A Mystical Revolution?

If adopting a worldview shaped by science does not require denying that mystical experiences are cognitive of a transcendent dimension to reality, mysticism today may in principle make a contribution to the world’s current religious situation even for the scientifically minded. And there have been religious reawakenings in the past when civilizations were in crisis. However, factors militate against the widespread influence of mysticism on religion, at least in the near future. First, as noted above, the spirit of the age is antimystical, and the demands of mystical training may seem too strenuous for most people.

Second, if mystical and other spiritual experiences are in fact a normal product of a healthy brain and common among the population at large, as surveys suggest, then mystical experiences were probably also common in the past without producing any social revolutions. And there is little reason to suppose that mystical experiences today could have a wider cultural influence than they have had in the recent past. Many New Age advocates think that we are on the verge of a new stage in human evolution, but if mystical experiences have been common throughout history, why should we think that they would change society today, in our culture that values self-assertion, if they did not produce a mystical society in the past, especially when many experiencers today do not accept their experiences as cognitive?7 In addition, mysticism remains focused on the inner changes of individuals—changing society or advocating the social rights of individuals is a relatively recent development in mysticism (see Johnston 1995: 254–68, Jones 2004: 347–77). Throughout history, mystics also have tended to be socially conservative except when coupled with a radical movement arising for nonmystical reasons; thus, mysticism can easily become counterproductive to social change (Ellwood 1999: 190). So too, a great interest in mysticism in a society inevitably focuses energies on inward experience that otherwise might have been used to effect outward change (ibid.). In the 1960s, drug-induced experiences did not have a political effect—the hippies had no institutional support system, and the only lasting cultural effect was an increase in the general hedonism of the “Me Generation,” which was followed by decades of greed. There is no reason to think that the conditions are any different today. It may also be overly optimistic to believe that we are seeing not only the twilight of older religions but the birth of some new general spiritual revolution. The “New Age” may remain nothing more than a fringe movement among the affluent.

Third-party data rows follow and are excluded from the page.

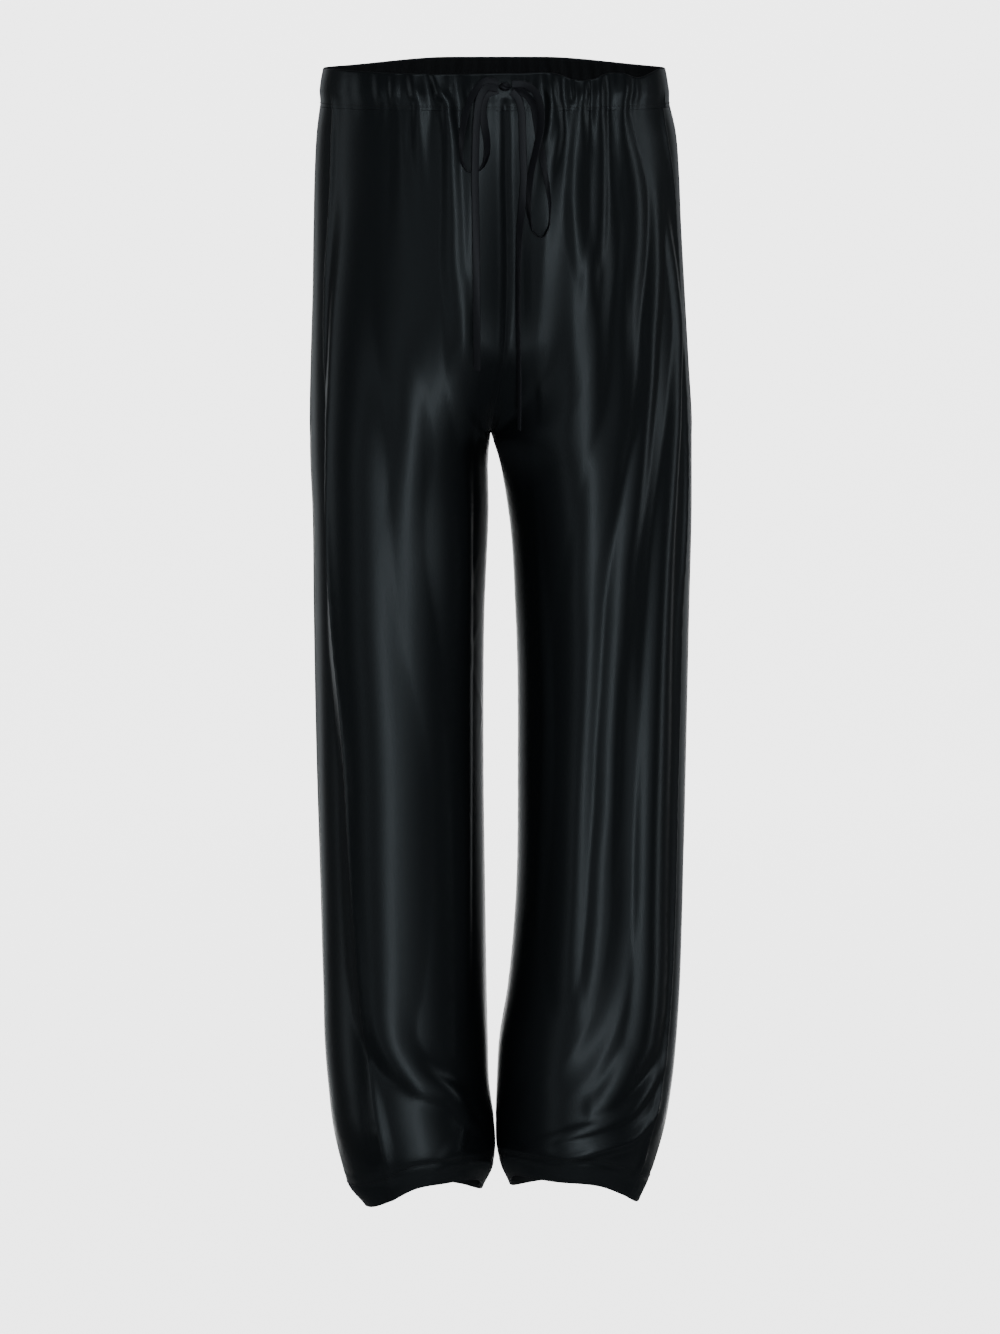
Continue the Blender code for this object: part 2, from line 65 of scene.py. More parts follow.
def place_and_aim(thing, place, target):
    thing.location = place
    thing.rotation_mode = "QUATERNION"
    thing.rotation_quaternion = (target - Vector(place)).to_track_quat("-Z", "Y")


def stand_in(piece, node):
    """The piece rides on the one body and takes the place of a solid."""
    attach(piece, "root")
    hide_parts(node)

# %% [markdown]
# ## The camera
# The photograph looks straight at the front from far away, so the legs hardly
# narrow downwards. A long lens 4.6 m in front, a little above the waist and tipped
# down to the middle of the garment, gives the same flat view.

# %% Camera
CAMERA_PLACE = Vector((0.004, -4.6, 0.156))
CAMERA_AIM = Vector((0.004, 0.0, -0.554))
CAMERA_LENS = 131.0

camera_data = bpy.data.cameras.new("front_camera")
camera_data.lens = CAMERA_LENS
camera_data.clip_end = 30.0
camera = add_object("front_camera", camera_data)
place_and_aim(camera, CAMERA_PLACE, CAMERA_AIM)
bpy.context.scene.camera = camera
print("camera", round((CAMERA_AIM - CAMERA_PLACE).length, 2), "m from its aim")

# %% [markdown]
# ## Reading short tables on a smooth curve
# Cloth and cord have no corners, so every table in this lesson is read through a
# cubic curve that passes through its rows.

# %% Table readers
def smooth_step(value):
    t = np.clip(value, 0.0, 1.0)
    return t * t * (3.0 - 2.0 * t)


def read_smoothly(places, values, at):
    places, values = np.asarray(places, float), np.asarray(values, float)
    order = np.argsort(places)
    x, v = places[order], values[order]
    slope = np.gradient(v, x)
    at = np.clip(at, x[0], x[-1])
    i = np.clip(np.searchsorted(x, at) - 1, 0, len(x) - 2)
    step = x[i + 1] - x[i]
    t = (at - x[i]) / step
    return (
        v[i] * (1 + 2 * t) * (1 - t) ** 2
        + slope[i] * step * t * (1 - t) ** 2
        + v[i + 1] * t * t * (3 - 2 * t)
        + slope[i + 1] * step * t * t * (t - 1)
    )


def lengths_along(points):
    steps = np.linalg.norm(np.diff(points, axis=0), axis=1)
    return np.concatenate([[0.0], np.cumsum(steps)])

# %% [markdown]
# ## The drawstring
# The drawstring is a narrow tube of the same satin, pressed flat. It comes out of the
# knot as two loops and two free ends. Each length is a curve with an extrude and a
# small bevel, which is a flat ribbon with round edges, and its tilt turns the ribbon
# from face to edge along the way. Cords come first, because their room is checked.

# %% Routes of the drawstring
RIBBON_WIDTH = 6.8
RIBBON_THICKNESS = 1.0
RIBBON_STEP = 2.5

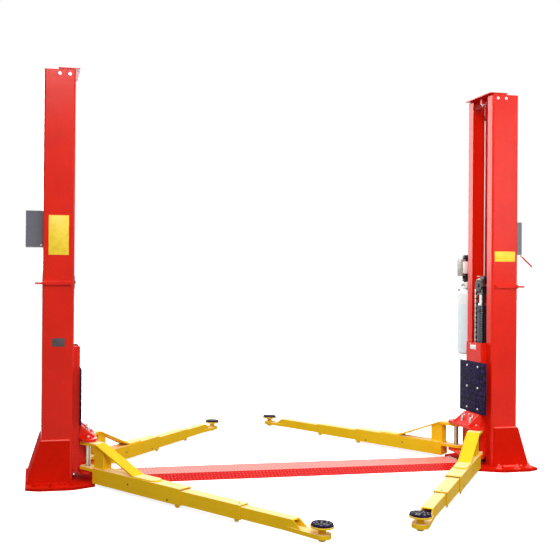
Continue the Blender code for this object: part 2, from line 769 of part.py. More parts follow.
def floor_cover():
    """Folded sheet over the hoses and cables between the posts."""
    slope = COVER_RISE / (COVER_FOOT_HALF - COVER_TOP_HALF)
    shift = COVER_SHEET * math.sqrt(1 + slope * slope) / slope
    bend = COVER_SHEET * (math.sqrt(1 + slope * slope) - 1) / slope
    outline = [
        (-COVER_FOOT_HALF, 0), (-COVER_TOP_HALF, COVER_RISE), (COVER_TOP_HALF, COVER_RISE),
        (COVER_FOOT_HALF, 0), (COVER_FOOT_HALF - shift, 0),
        (COVER_TOP_HALF - bend, COVER_RISE - COVER_SHEET),
        (-COVER_TOP_HALF + bend, COVER_RISE - COVER_SHEET), (-COVER_FOOT_HALF + shift, 0),
    ]
    return prism(outline, -COVER_END, COVER_END, "X")


def pump_bracket():
    """Column plate, shelf and valve block that carry the motor and the tank."""
    back = COLUMN_Y / 2 + SEAT
    foot = COLLAR_Z - STRAP_DROP + STRAP_TALL + BRACKET_LIFT
    plate = block((-BRACKET_HALF, back, foot), (BRACKET_HALF, back + SHELF_THICK, foot + BRACKET_TALL))
    shelf = block((UNIT_X - BLOCK_HALF / 2, back + SHELF_THICK / 2, foot),
                  (UNIT_X + BLOCK_HALF / 2, UNIT_Y, BLOCK_TOP - SHELF_THICK / 2))
    corners = [(UNIT_X - BLOCK_HALF, UNIT_Y - BLOCK_HALF), (UNIT_X + BLOCK_HALF, UNIT_Y - BLOCK_HALF),
               (UNIT_X + BLOCK_HALF, UNIT_Y + BLOCK_HALF), (UNIT_X - BLOCK_HALF, UNIT_Y + BLOCK_HALF)]
    valve = prism(fillet(corners, [PLATE_CORNER] * 4), TANK_TOP + SEAT, BLOCK_TOP)
    return smooth(combine(plate, joined=[shelf, valve]))


def oil_tank():
    wall = TANK_WALL
    low = TANK_TOP - TANK_TALL
    shoulder = TANK_TOP - TANK_NECK
    mouth = TANK_TOP - 2 * wall
    profile = [
        (0, low), (TANK_RADIUS - TANK_EDGE, low), (TANK_RADIUS, low + TANK_EDGE),
        (TANK_RADIUS, shoulder), (TANK_MOUTH, mouth), (TANK_MOUTH, TANK_TOP),
        (TANK_MOUTH - wall, TANK_TOP), (TANK_MOUTH - wall, mouth - wall / 2),
        (TANK_RADIUS - wall, shoulder - wall), (TANK_RADIUS - wall, low + TANK_EDGE + wall / 2),
        (TANK_RADIUS - TANK_EDGE - wall / 2, low + wall), (0, low + wall),
    ]
    return smooth(turned(profile, 24, centre=(UNIT_X, UNIT_Y, 0)))


def motor():
    low = BLOCK_TOP + SEAT
    high = low + MOTOR_TALL
    skirt = MOTOR_RADIUS - MOTOR_STEP
    body = turned([
        (0, low), (skirt, low), (skirt, low + MOTOR_SKIRT), (MOTOR_RADIUS, low + MOTOR_SKIRT),
        (MOTOR_RADIUS, high - MOTOR_DOME), (MOTOR_RADIUS - MOTOR_SKIRT, high), (0, high),
    ], 24, centre=(UNIT_X, UNIT_Y, 0))
    foot = BLOCK_TOP + SWITCH_LIFT
    switch = block((UNIT_X - SWITCH_OUT, UNIT_Y - SWITCH_HALF, foot),
                   (UNIT_X - MOTOR_RADIUS / 2, UNIT_Y + SWITCH_HALF, foot + SWITCH_TALL))
    return smooth(combine(body, joined=[switch]))


def release_handle():
    """Lever with a grip, drawn along -Z from its pivot."""
    grip = HANDLE_LENGTH - GRIP_LENGTH
    profile = [
        (0, -HANDLE_LENGTH), (GRIP_RADIUS, -HANDLE_LENGTH), (GRIP_RADIUS, -grip),
        (HANDLE_RADIUS, -grip), (HANDLE_RADIUS, 0), (0, 0),
    ]
    return smooth(turned(profile, 16))


def build_post(side, name):
    frame = post_frame(side)
    add("column_" + name, column(), RED, frame)
    add("base_plate_" + name, base_plate(), RED, frame)
    add("column_boot_" + name, boot(), RED, frame)
    add("top_cap_" + name, top_cap(), RED, frame)
    add("lock_cover_" + name, lock_cover(), GREY, frame)
    add("lift_cylinder_" + name, cylinder(), BLACK, frame)
    add("rod_yoke_" + name, yoke(), STEEL, frame)
    add("chain_sheave_" + name, sheave(), STEEL, frame)
    add("leaf_chain_" + name, chain(), STEEL, frame)
    add("equalizer_cable_" + name, cable(), STEEL, frame)
    add("carriage_" + name, carriage(), RED, frame)
    add("door_guard_" + name, door_guard(), RUBBER, frame)
    for row, depth in (("front", -1), ("rear", 1)):
        add("arm_pin_" + row + "_" + name, arm_pin(), CHROME, pin_frame(side, depth))


def build_arm(name):
    side, depth, heading, middle_shown, inner_shown = ARMS[name]
    angle = math.radians(heading)
    turn = math.atan2(depth * math.sin(angle), -side * math.cos(angle))
    pin = pin_frame(side, depth) @ Matrix.Rotation(turn, 4, "Z")
    middle = pin @ Matrix.Translation((OUTER_END + middle_shown, 0, 0))
    pad = middle @ Matrix.Translation((inner_shown, 0, 0))
    add("arm_outer_" + name, arm_outer(), YELLOW, pin)
    add("arm_middle_" + name, arm_middle(), YELLOW, middle)
    add("arm_inner_" + name, arm_inner(), YELLOW, pad)
    add("lift_pad_" + name, lift_pad(), YELLOW, pad)
    add("pad_rubber_" + name, pad_rubber(), RUBBER, pad)


def build_power_unit():
    frame = post_frame(1)
    add("pump_bracket", pump_bracket(), GREY, frame)
    add("oil_tank", oil_tank(), PLASTIC, frame)
    add("pump_motor", motor(), BLACK, frame)
    drop = HANDLE_RADIUS * math.sin(math.radians(HANDLE_ANGLE)) + SEAT
    pivot = Matrix.Translation((HANDLE_X, HANDLE_Y, COVER_LOW - drop))
    lean = Matrix.Rotation(-math.radians(HANDLE_ANGLE), 4, "Y")
    add("release_handle", release_handle(), RED, frame @ pivot @ lean)


def main():
    clear_scene()
    build_post(-1, "left")
    build_post(1, "right")
    for name in ARMS:
        build_arm(name)
    add("floor_cover", floor_cover(), RED, Matrix.Translation((MIDDLE_X, MIDDLE_Y, 0)))
    build_power_unit()


main()
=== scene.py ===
import math

import bmesh
import bpy
from mathutils import Matrix, Vector


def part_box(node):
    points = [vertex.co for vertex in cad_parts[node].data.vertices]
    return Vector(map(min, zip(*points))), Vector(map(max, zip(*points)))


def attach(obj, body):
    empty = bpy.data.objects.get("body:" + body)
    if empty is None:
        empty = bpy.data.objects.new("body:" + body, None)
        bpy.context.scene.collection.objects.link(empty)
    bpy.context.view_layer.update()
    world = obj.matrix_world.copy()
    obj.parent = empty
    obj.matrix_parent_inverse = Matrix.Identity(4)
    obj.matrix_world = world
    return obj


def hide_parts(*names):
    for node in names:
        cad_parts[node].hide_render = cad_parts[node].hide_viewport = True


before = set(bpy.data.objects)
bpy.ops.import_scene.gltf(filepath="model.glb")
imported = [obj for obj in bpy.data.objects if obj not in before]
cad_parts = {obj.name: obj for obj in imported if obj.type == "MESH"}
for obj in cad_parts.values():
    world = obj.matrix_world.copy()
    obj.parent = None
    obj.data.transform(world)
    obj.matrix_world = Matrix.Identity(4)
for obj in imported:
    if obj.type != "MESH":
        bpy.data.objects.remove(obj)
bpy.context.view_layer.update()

# Where the lift is photographed: a pale studio floor that runs white into the distance,
# a level camera a little to the left of the posts at chest height, and broad soft light
# from above and in front.
scene = bpy.context.scene
middle = Vector((-0.0500, -0.0386, 0.0))
turn_right = 0.1959
tilt_up = 0.0047
roll = 0.0081
camera_data = bpy.data.cameras.new("camera")
camera_data.sensor_width = 36.0
camera_data.lens = 52.778
camera_data.shift_x = 0.15094
camera_data.shift_y = -0.00259
camera_data.clip_end = 200.0
camera = bpy.data.objects.new("camera", camera_data)
camera.location = middle + Vector((-1.8509, -5.8539, 1.3908))
level_view = Matrix.Rotation(math.pi / 2 + tilt_up, 3, "X")
aim = Matrix.Rotation(-turn_right, 3, "Z") @ level_view @ Matrix.Rotation(roll, 3, "Z")
camera.rotation_euler = aim.to_euler()
scene.collection.objects.link(camera)
scene.camera = camera
scene.view_settings.view_transform = "Standard"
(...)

Third, it should not be forgotten that mysticism has a dark side. Mysticism is not all peace and love—mystics have also supported inquisitions, crusades, wars, and religious fanaticism, often in the name of love. Spiritual rogues with feet of clay have also been narcissistic monsters exploiting their followers. So too, drugs and meditation can aggravate negative psychological conditions. It must be remembered that the basic beliefs and values of a mystic come from outside mystical experiences. A supportive social context, socially positive doctrines, and ethical values must be integrated into a mystical way of life to give a positive meaning to the experiences.8 Otherwise, rootless mystical experiences may only open people to dangerous psychological events by releasing the subconscious into the conscious mind or reinforcing one’s current unenlightened beliefs and sense of self. A society dominated by such untutored mystics running amok may be very unpleasant and dangerous, if it is viable at all. Certainly looking on mysticism as a simple remedy for any of our social ills is a mistake.

A Thirst for Transcendence

Late in his life the theologian Paul Tillich said that the question for his time was this: “Is it possible to regain the lost dimension, the encounter with the Holy, the dimension that cuts through the world of subjectivity and objectivity and goes down to that which is not world but is the mystery of the Ground of Being?” (quoted in Smith 2000: 32.) From what was discussed above, the prospects look bleak for the near future of more fully incorporating parts of mystical traditions as one component of a reinvigorated general religious life.9 But perhaps our species is Homo religiosus, as many in religious studies and some in anthropology have asserted, and perhaps a thirst for transcending the natural realm is natural to us (although the rise of the number of the religiously unaffiliated in America—the “nones”—leads to doubt that human beings are inherently religious). Certainly, contact with more of reality (if that is what in fact occurs in mystical experiences) would lead to being more fully human and to a more meaningful life with potentially a more positive, optimistic outlook. Mystical selflessness would also widen the application of whatever values one adopts, including compassion and a moral concern for others. Even if mystical experiences are not cognitive, they may open us to the possibility that there is more to reality than the natural world. They may help us overcome a sense of alienation from the natural world and give us a sense of being connected to the world and to each other that will affect how we see ourselves and treat others and how we act in the world. And today we are in a situation where we all can see ourselves as the spiritual heirs of all the major religious traditions of the world, and individuals who believe that mystical experiences are cognitive of a generally hidden dimension of a reality or are otherwise important to attain for our knowledge of the world are in a position to utilize those contemplative traditions to that end and to develop new mystical systems in association with science and modern cultural interests.

The role of philosophy in such a quest will be to help clarify issues related to beliefs and values for anyone adopting mysticism into his or her life. Philosophy may expose that we know less than we like to think we know about mystical matters. Nevertheless, it is best that we know our true situation: if mystical experiences are genuine, mystics are aware of aspects of reality that nonmystics miss, but the experiences still give less knowledge and fewer values than mystics typically believe. Mysticism gives an experiential sense that there is more to reality than we previously supposed, but philosophy reveals that we know less than we supposed. However, a sense of mystery at the heart of both reality and our knowledge may not greatly offend those who have allegedly experienced realities they deem ineffable.